The eruption of a Russian volcano is causing quite some issues for airlines this week. Yes, even those airlines avoiding Russian airspace…
Volcano erupts on Russia’s Kamchatka Peninsula
For much of this week, the Shiveluch Volcano has been erupting on Russia’s Kamchatka Peninsula. This is located in the northern part of Russia, near the Bering Sea, which separates Russia and Alaska.
The greatest impact is of course on those living near the volcano. Villages near the volcano were covered in around 3.5 inches of ash, which is the most seen in decades. Lava also flowed from the volcano, which melted snow and caused a mudslide warning. On top of that, there was a 5.8 magnitude earthquake off the coast.
But the impact of the volcano has gone way beyond that. As you’d expect, this situation caused some major ash clouds, initially covering an area of around 41,700 square miles. This has far-reaching implications on airlines in that region.
How the volcano eruption has impacted flights
Nowadays many airlines flying across the Pacific are avoiding Russian airspace, due to sanctions in place. Even so, the ash clouds from this volcano are going beyond Russian airspace. Most airlines flying between the United States and Asia typically fly over Alaska, steering clear of Russian airspace. Due to the eruption of the volcano, airlines have had to significantly modify their flight plans.
Just to give an example, below is the route for United’s Newark (EWR) to Tokyo (HND) flight on April 13, 2023, which took 15hr27min.
Meanwhile below is the route the same flight took a week earlier, prior to the volcano erupting, when the flight time was “only” 13hr40min.
This is even having implications on domestic flights. For example, yesterday (April 13) Alaska Airlines canceled 23 flights out of Anchorage, making up 24% of the carrier’s daily flights there. Interestingly that might have been out of an abundance of caution, because other airlines operated flights in some of the same markets without issue around the same times.

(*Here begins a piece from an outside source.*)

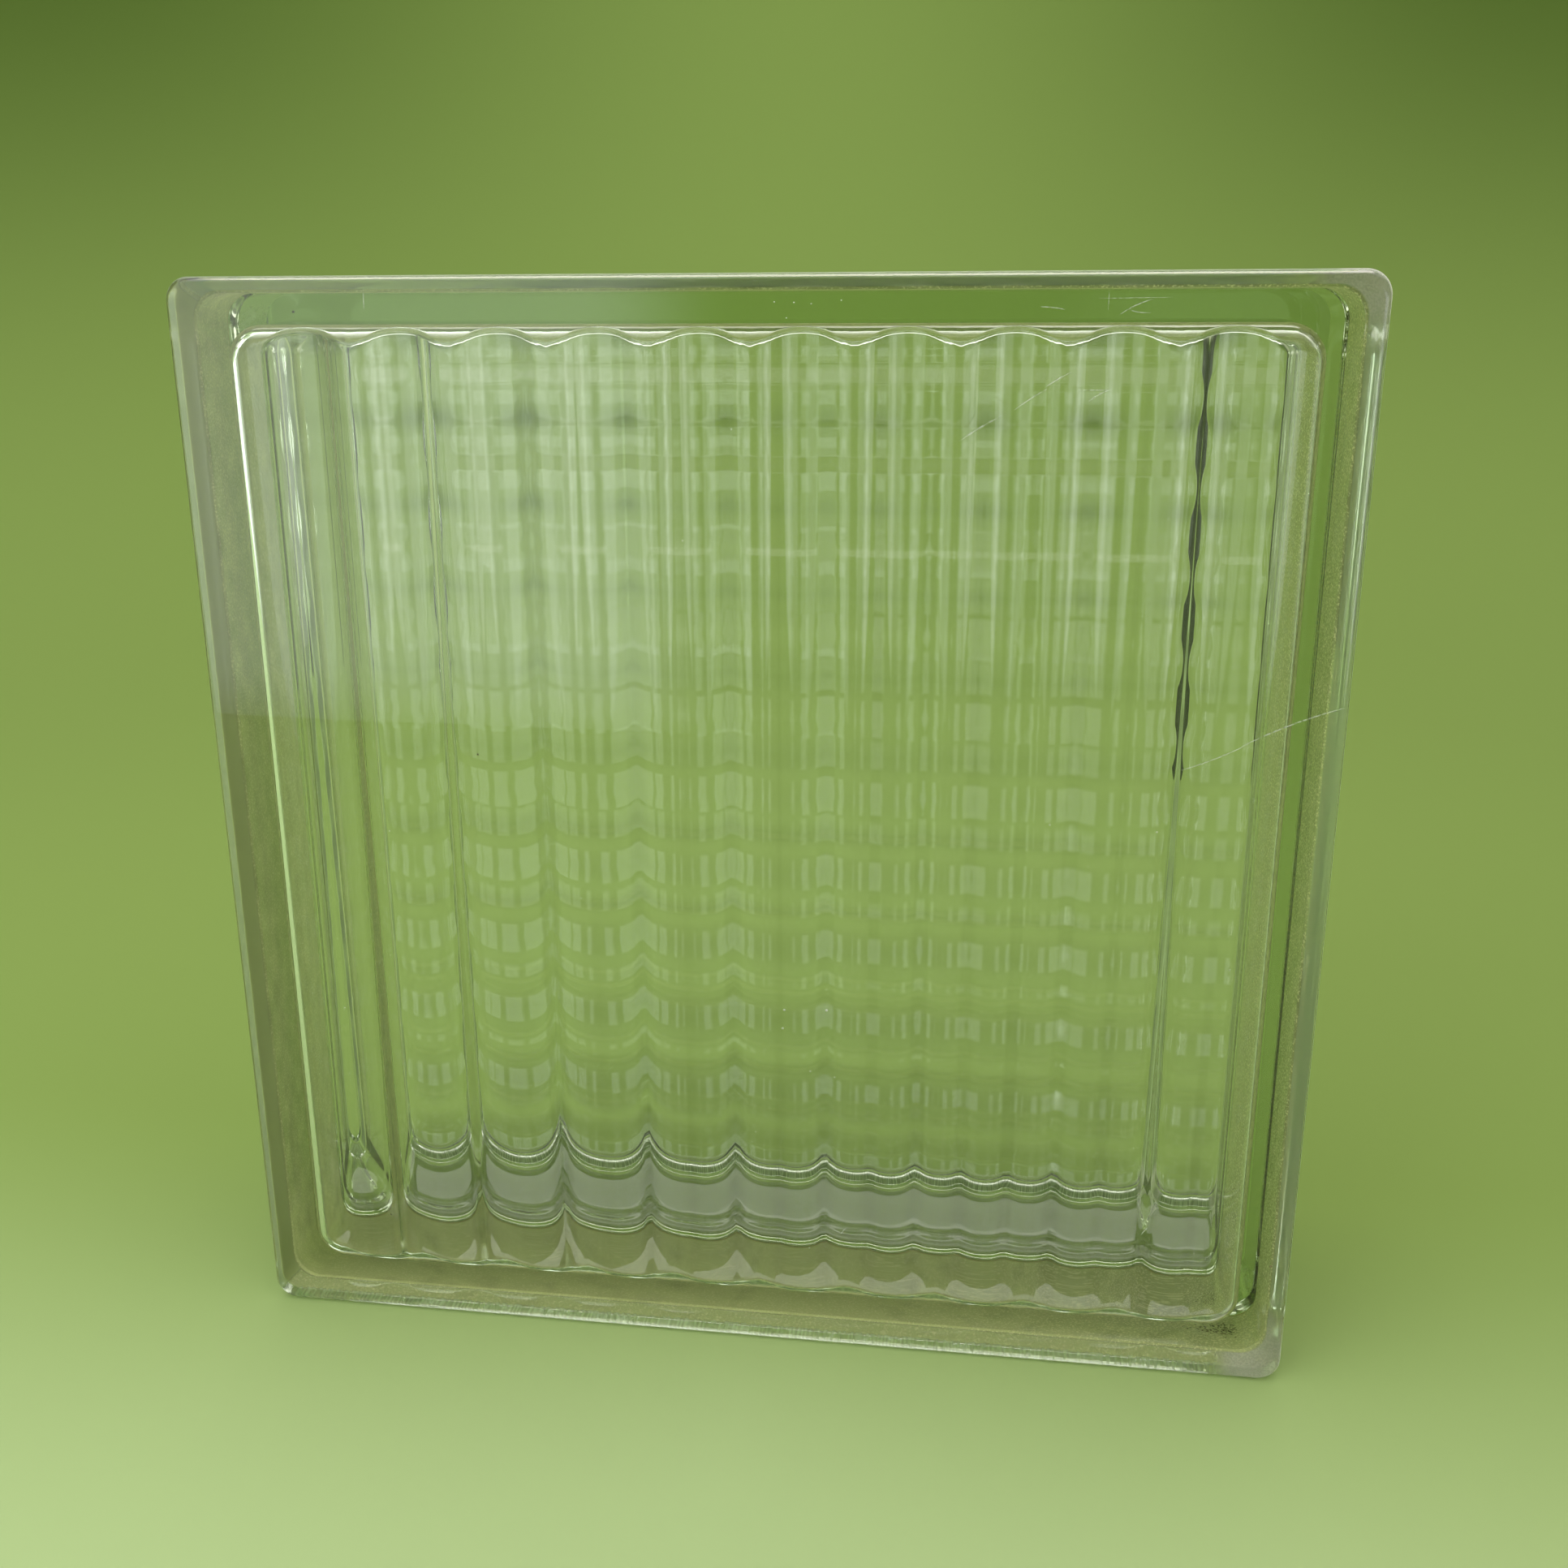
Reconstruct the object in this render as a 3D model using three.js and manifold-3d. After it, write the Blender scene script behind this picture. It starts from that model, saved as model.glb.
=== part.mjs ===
// A hollow glass block for a wall or window, 194 x 194 x 60 mm.
//
// The block is two pressed glass half shells, fused mouth to mouth at mid depth.
// Both halves come out of the same mould: a smooth outer face, a fluted inner face, a rim lip
// round the edge and a recessed channel behind the lip that the mortar keys into. The back half
// is turned a quarter turn, so its flutes run level where the front ones stand upright.
//
// Units are millimetres. Z is up, the front face looks towards -Y, and the origin lies under the
// middle of the block, on the surface that it stands on.

import * as THREE from 'three';
import { mergeVertices } from 'three/addons/utils/BufferGeometryUtils.js';
import Module from 'manifold-3d';

// ---------------------------------------------------------------- driving dimensions (mm)

const FACE_SIZE = 194; // width and height over the rim lips
const BLOCK_DEPTH = 60; // outer face to outer face

// outside of the edge, from the face back to the seam
const RIM_RADIUS = 1.2; // rounding between the outer face and the lip
const LIP_DEPTH = 6; // from the outer face to the back of the lip
const SHOULDER_DEPTH = 3.2; // length of the slope from the lip down to the channel
const CHANNEL_RECESS = 2.5; // how far the mortar channel lies below the lip
const LIP_CORNER_RADIUS = 4; // corners of the lip, seen from the front
const CHANNEL_CORNER_RADIUS = 5; // corners of the channel, seen from the front

// glass thickness
const PLATE_THICKNESS = 6.7; // face plate, half way between a flute and a ridge
const SIDE_WALL = 5.1; // between the channel and the cavity, at the cavity's closed end

// the cavity of one half
const CAVITY_FILLET = 4; // between the face plate and the side walls
const CAVITY_CORNER_RADIUS = 6; // corners of the cavity, seen from the front
const CAVITY_DRAFT = 0.5; // widening of each side towards the mouth, so the plunger pulls out

// flutes pressed into the inner face
const FLUTE_PITCH = 16.75; // from one ridge to the next
const FLUTE_HEIGHT = 2; // from the bottom of a flute to the top of a ridge

// the bead of glass squeezed out where the two mouths are fused
const BEAD_WIDTH = 6.5; // across both halves
const OUTER_BEAD_RISE = 0.7; // above the floor of the channel
const INNER_BEAD_RISE = 0.6; // above the wall of the cavity

// fineness of the facets
const CORNER_STEPS = 6; // along a corner seen from the front
const ROUNDING_STEPS = 5; // along a rim rounding or a fillet
const BEND_STEPS = 4; // along a bead
const FLUTE_ARC_STEPS = 6; // along one ridge or one flute
const OVERCUT = 1; // how far a cutting body stands out past what it cuts
const FILLET_RUN_IN = 0.1; // how far the fillet starts below the flute bottoms

// ---------------------------------------------------------------- derived sizes

const HALF_FACE = FACE_SIZE / 2;
const HALF_DEPTH = BLOCK_DEPTH / 2;
const HALF_BEAD = BEAD_WIDTH / 2;
const HALF_CAVITY = HALF_FACE - CHANNEL_RECESS - SIDE_WALL;
const FLUTE_FLOOR = PLATE_THICKNESS - FLUTE_HEIGHT / 2;

// ---------------------------------------------------------------- solids and booleans

const wasm = await Module();
wasm.setup();

/** A three.js geometry as a manifold solid, with its shared vertices merged. */
function toSolid(geometry) {
  const bare = geometry.clone();
  bare.deleteAttribute('normal');
  bare.deleteAttribute('uv');
  const merged = mergeVertices(bare);
  return new wasm.Manifold(new wasm.Mesh({
    numProp: 3,
    vertProperties: merged.attributes.position.array,
    triVerts: Uint32Array.from(merged.index.array),
  }));
}

/** A manifold solid as a three.js geometry. */
function toGeometry(solid) {
  const mesh = solid.getMesh();
  const geometry = new THREE.BufferGeometry();
  geometry.setAttribute('position', new THREE.BufferAttribute(mesh.vertProperties, 3));
  geometry.setIndex(new THREE.BufferAttribute(mesh.triVerts, 1));
  return geometry;
}

// ---------------------------------------------------------------- lofts of rounded squares

/** One ring of a loft: a rounded square at height w, anticlockwise seen from +w. */
function roundedSquare(halfSize, cornerRadius, w) {
  const ring = [];
  const reach = halfSize - cornerRadius;
  for (let corner = 0; corner < 4; corner += 1) {
    const diagonal = (corner + 0.5) * Math.PI / 2;
    const centreU = Math.sign(Math.cos(diagonal)) * reach;
    const centreV = Math.sign(Math.sin(diagonal)) * reach;
    for (let step = 0; step <= CORNER_STEPS; step += 1) {
      const angle = (corner + step / CORNER_STEPS) * Math.PI / 2;
      const u = centreU + cornerRadius * Math.cos(angle);
      const v = centreV + cornerRadius * Math.sin(angle);
      ring.push(new THREE.Vector3(u, v, w));
    }
  }
  return ring;
}

/** The triangles that fill a flat ring, as index triples. */
function capFaces(ring) {
  const outline = ring.map((point) => new THREE.Vector2(point.x, point.y));
  return THREE.ShapeUtils.triangulateShape(outline, []);
}

/** A closed body through rings of equal length, stacked upwards, with a flat cap at each end. */
function loft(rings) {
  const count = rings[0].length;
  const indices = [];
  for (let level = 0; level + 1 < rings.length; level += 1) {
    for (let i = 0; i < count; i += 1) {
      const here = level * count + i;
      const next = level * count + (i + 1) % count;
      indices.push(here, next, next + count);
      indices.push(here, next + count, here + count);
    }
  }
  const top = (rings.length - 1) * count;
  for (const [a, b, c] of capFaces(rings[0])) {
    indices.push(c, b, a);
  }
  for (const [a, b, c] of capFaces(rings.at(-1))) {
    indices.push(top + a, top + b, top + c);
  }
  const geometry = new THREE.BufferGeometry().setFromPoints(rings.flat());
  geometry.setIndex(indices);
  return geometry;
}

// ---------------------------------------------------------------- one pressed half
//
// A half is drawn lying on its outer face: u and v run across the face from its middle, and w
// runs from the outer face (w = 0) to the mouth (w = HALF_DEPTH). The flutes run along v.

/** A soft S-bend along w, from one inset to another. */
function bend(fromInset, toInset, fromW, toW) {
  const middle = (fromW + toW) / 2;
  const curve = new THREE.CubicBezierCurve(
    new THREE.Vector2(fromInset, fromW),
    new THREE.Vector2(fromInset, middle),
    new THREE.Vector2(toInset, middle),
    new THREE.Vector2(toInset, toW),
  );
  return curve.getPoints(BEND_STEPS);
}

/** Section of the edge as (inset from the lip, w): rim rounding, lip, shoulder, channel, bead. */
function edgeSection() {
  const rim = new THREE.ArcCurve(RIM_RADIUS, RIM_RADIUS, RIM_RADIUS, -Math.PI / 2, -Math.PI, true);
  return [
    ...rim.getPoints(ROUNDING_STEPS),
    new THREE.Vector2(0, LIP_DEPTH),
    new THREE.Vector2(CHANNEL_RECESS, LIP_DEPTH + SHOULDER_DEPTH),
    ...bend(CHANNEL_RECESS, CHANNEL_RECESS - OUTER_BEAD_RISE, HALF_DEPTH - HALF_BEAD, HALF_DEPTH),
  ];
}

/** The half as a solid slab, with the shaped edge all round. */
function pressedSlab() {
  const rings = edgeSection().map(({ x: inset, y: w }) => {
    const shareOfRecess = w > LIP_DEPTH ? inset / CHANNEL_RECESS : 0;
    const radius = THREE.MathUtils.lerp(LIP_CORNER_RADIUS, CHANNEL_CORNER_RADIUS, shareOfRecess);
    return roundedSquare(HALF_FACE - inset, radius, w);
  });
  return loft(rings);
}

/** Section of the cavity's side as (inset from its fullest width, w), from the plate to the mouth. */
function cavitySection() {
  const radius = CAVITY_FILLET;
  const centreW = FLUTE_FLOOR - FILLET_RUN_IN + radius;
  const fillet = new THREE.ArcCurve(radius, centreW, radius, -Math.PI / 2, -Math.PI, true);
  const mouthInset = INNER_BEAD_RISE - CAVITY_DRAFT;
  const bead = bend(-CAVITY_DRAFT, mouthInset, HALF_DEPTH - HALF_BEAD, HALF_DEPTH);
  const pastMouth = new THREE.Vector2(mouthInset, HALF_DEPTH + OVERCUT);
  return [...fillet.getPoints(ROUNDING_STEPS), ...bead, pastMouth];
}

/** The plunger that presses the cavity, before its end is fluted. */
function smoothPlunger() {
  const rings = cavitySection().map(({ x: inset, y: w }) => {
    const radius = CAVITY_CORNER_RADIUS - Math.min(Math.max(inset, 0), CAVITY_CORNER_RADIUS / 2);
    return roundedSquare(HALF_CAVITY - inset, radius, w);
  });
  return loft(rings);
}

/**
 * The wavy line of the flutes as (u, w). Flutes and ridges are arcs of one radius that run into
 * each other without a crease, and a flute lies on the middle line of the block.
 */
function fluteLine() {
  const quarter = FLUTE_PITCH / 4;
  const rise = FLUTE_HEIGHT / 2;
  const radius = (quarter ** 2 + rise ** 2) / (2 * rise);
  const spread = Math.asin(quarter / radius);
  const fluteCentre = FLUTE_FLOOR + radius;
  const ridgeCentre = FLUTE_FLOOR + FLUTE_HEIGHT - radius;
  const up = Math.PI / 2;
  const flutesEachSide = Math.ceil((HALF_CAVITY + CAVITY_DRAFT) / FLUTE_PITCH);
  const points = [];
  for (let i = -flutesEachSide; i <= flutesEachSide; i += 1) {
    const u = i * FLUTE_PITCH;
    const flute = new THREE.ArcCurve(u, fluteCentre, radius, -up - spread, -up + spread);
    points.push(...flute.getPoints(FLUTE_ARC_STEPS));
    if (i < flutesEachSide) {
      const ridgeU = u + FLUTE_PITCH / 2;
      const ridge = new THREE.ArcCurve(ridgeU, ridgeCentre, radius, up + spread, up - spread, true);
      points.push(...ridge.getPoints(FLUTE_ARC_STEPS).slice(1, -1));
    }
  }
  return points;
}

/** The flutes as a long prism along v, filling everything from the wavy line to past the mouth. */
function flutedPrism() {
  const line = fluteLine();
  const top = HALF_DEPTH + 2 * OVERCUT;
  const topRight = new THREE.Vector2(line.at(-1).x, top);
  const topLeft = new THREE.Vector2(line[0].x, top);
  const outline = new THREE.Shape([...line, topRight, topLeft]);
  const length = 2 * (HALF_CAVITY + CAVITY_DRAFT + OVERCUT);
  const prism = new THREE.ExtrudeGeometry(outline, { depth: length, bevelEnabled: false });
  prism.translate(0, 0, -length / 2);
  prism.rotateX(Math.PI / 2);
  return prism;
}

/** One pressed half: the slab with the fluted plunger's shape pressed into it. */
function pressedHalf() {
  const plunger = toSolid(smoothPlunger()).intersect(toSolid(flutedPrism()));
  return toGeometry(toSolid(pressedSlab()).subtract(plunger));
}

// ---------------------------------------------------------------- the fused block

const X = new THREE.Vector3(1, 0, 0);
const Y = new THREE.Vector3(0, 1, 0);
const Z = new THREE.Vector3(0, 0, 1);

const glass = new THREE.MeshStandardMaterial({
  color: 0xdde8d8,
  roughness: 0.05,
  metalness: 0,
  transparent: true,
  opacity: 0.35,
});

/**
 * Stands a half up as a mesh. Its u, v and w axes are laid along three whole axes of the block,
 * which keeps the fused faces exactly flat against each other.
 */
function standUp(name, half, uAxis, vAxis, wAxis, faceY) {
  const geometry = half.clone().applyMatrix4(new THREE.Matrix4().makeBasis(uAxis, vAxis, wAxis));
  const mesh = new THREE.Mesh(geometry, glass);
  mesh.name = name;
  mesh.position.set(0, faceY, HALF_FACE);
  return mesh;
}

const half = pressedHalf();
const down = Z.clone().negate();
const forward = Y.clone().negate();

const glassBlock = new THREE.Group();
glassBlock.name = 'glass_block';
glassBlock.add(standUp('front_half', half, X, down, Y, -HALF_DEPTH)); // flutes upright
glassBlock.add(standUp('back_half', half, down, X, forward, HALF_DEPTH)); // flutes level

export default glassBlock;
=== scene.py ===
# %% [markdown]
# # A hollow glass block
#
# This lesson dresses a glass block, the kind that is laid in a wall or a window. The real thing is
# pressed from molten glass as two square half shells, which are then fused mouth to mouth. Almost
# everything that one sees in it is refraction, so the lesson spends its effort on true surfaces:
# a smooth outside, a fluted inside, and the little bead of glass where the halves were joined.

# %% Load the frame
import math

import bpy
import numpy as np
from mathutils import Euler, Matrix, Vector


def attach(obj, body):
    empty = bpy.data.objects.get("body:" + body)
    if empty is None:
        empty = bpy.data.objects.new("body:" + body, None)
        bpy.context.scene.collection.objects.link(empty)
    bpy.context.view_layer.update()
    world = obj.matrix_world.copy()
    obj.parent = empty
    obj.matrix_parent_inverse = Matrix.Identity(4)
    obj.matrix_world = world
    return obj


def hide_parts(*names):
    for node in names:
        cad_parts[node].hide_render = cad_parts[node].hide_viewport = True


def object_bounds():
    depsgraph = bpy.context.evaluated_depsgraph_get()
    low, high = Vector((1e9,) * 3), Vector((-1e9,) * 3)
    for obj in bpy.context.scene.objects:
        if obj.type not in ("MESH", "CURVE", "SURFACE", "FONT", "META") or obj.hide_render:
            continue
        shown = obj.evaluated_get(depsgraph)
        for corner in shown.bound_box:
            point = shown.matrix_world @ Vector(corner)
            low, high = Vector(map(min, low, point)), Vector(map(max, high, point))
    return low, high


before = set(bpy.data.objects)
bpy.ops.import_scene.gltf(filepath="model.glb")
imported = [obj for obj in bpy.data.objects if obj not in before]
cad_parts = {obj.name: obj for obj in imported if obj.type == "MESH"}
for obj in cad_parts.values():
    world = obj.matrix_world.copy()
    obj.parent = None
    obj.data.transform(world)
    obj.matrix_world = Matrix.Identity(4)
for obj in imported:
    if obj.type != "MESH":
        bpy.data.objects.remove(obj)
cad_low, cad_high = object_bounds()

MM = 0.001  # all lengths are metres, and most are easier to read as a number of millimetres
HALF_TURN = math.pi
QUARTER_TURN = math.pi / 2

FACE = cad_high.x - cad_low.x
DEPTH = cad_high.y - cad_low.y
HALF_FACE = FACE / 2
HALF_DEPTH = DEPTH / 2
print(f"The block is {FACE / MM:.0f} x {FACE / MM:.0f} mm and {DEPTH / MM:.0f} mm deep.")

# %% [markdown]
# ## The sizes of the pressing
#
# Both halves come out of the same mould. Their section has a rim lip, a shoulder, a recessed
# channel for the mortar, and a cavity whose closed end is fluted. The outer size comes from the
# frame, and these are the sizes of the section.

# %% Sizes of the section
RIM_RADIUS = 1.2 * MM
LIP_DEPTH = 6 * MM
SHOULDER_DEPTH = 3.2 * MM
CHANNEL_RECESS = 2.5 * MM
LIP_CORNER = 4 * MM
CHANNEL_CORNER = 5 * MM
OUTER_BEAD_RISE = 0.7 * MM

PLATE = 6.7 * MM
SIDE_WALL = 5.1 * MM
CAVITY_FILLET = 4 * MM
CAVITY_CORNER = 6 * MM
CAVITY_DRAFT = 0.5 * MM
INNER_BEAD_RISE = 0.6 * MM
BEAD_WIDTH = 6.5 * MM

FLUTE_PITCH = 16.75 * MM
FLUTE_HEIGHT = 2 * MM

HALF_CAVITY = HALF_FACE - CHANNEL_RECESS - SIDE_WALL
FLUTE_FLOOR = PLATE - FLUTE_HEIGHT / 2
BEAD_START = HALF_DEPTH - BEAD_WIDTH / 2
print(f"The cavity is {2 * HALF_CAVITY / MM:.1f} mm wide at its closed end.")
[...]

Even flights that operated to and from Alaska were longer than usual. For example, below is the route for one of Alaska’s Seattle (SEA) to Anchorage (ANC) flights on April 13, 2023, which took 3hr46min.
Meanwhile below is the route the same flight took a week earlier, prior to the volcano erupting, when the flight time was 3hr5min.
It would appear that the impact of the volcano on international airspace is decreasing as the week goes on, so hopefully there are fewer disruptions.
For the past several days we’ve seen a volcano erupt on a Russian peninsula that’s not too far from where many transpacific flights operate. Even with Russian airspace closed to most airlines, we’re still seeing significant reroutes as a result of this. Not only is this impacting international flights, but also some flights to and from Alaska.
Fortunately the worst seems to be behind us, though there might still some operational adjustments in the coming days.
Have any OMAAT readers been impacted by this volcanic eruption in Russia?
Longer duration, longer distance but the same miles or points awarded and no compensation....
It's a good thing AS canceled those flights since airplanes are bad for the environment.....just like water bottles and boarding pass kiosks.
Regarding the Russian volcano - flight BA8 from Tokyo to LHR left April 13th, 2 hour delay in takeoff and then instead of flying through Alaska-Canada-Greenland it flew West through the route south of Russia - flight duration was 16 hours (!) instead of the scheduled 14
If we learn anything from the Nord Stream pipelines.
Russian propaganda will say it's US who sabotage the volcano.
Western propaganda will say it's Ukraine who did it.
A good excuse to cancel unprofitable flights and avoid compensation payments by blaming the volcano.
European carriers are still flying over Alaska albeit further to the east when they approach the Pacific Ocean.
They should just NOTAM sanctions against the Russian ash from entering international airspace. Problem solved, because we all know blanket sanctions work.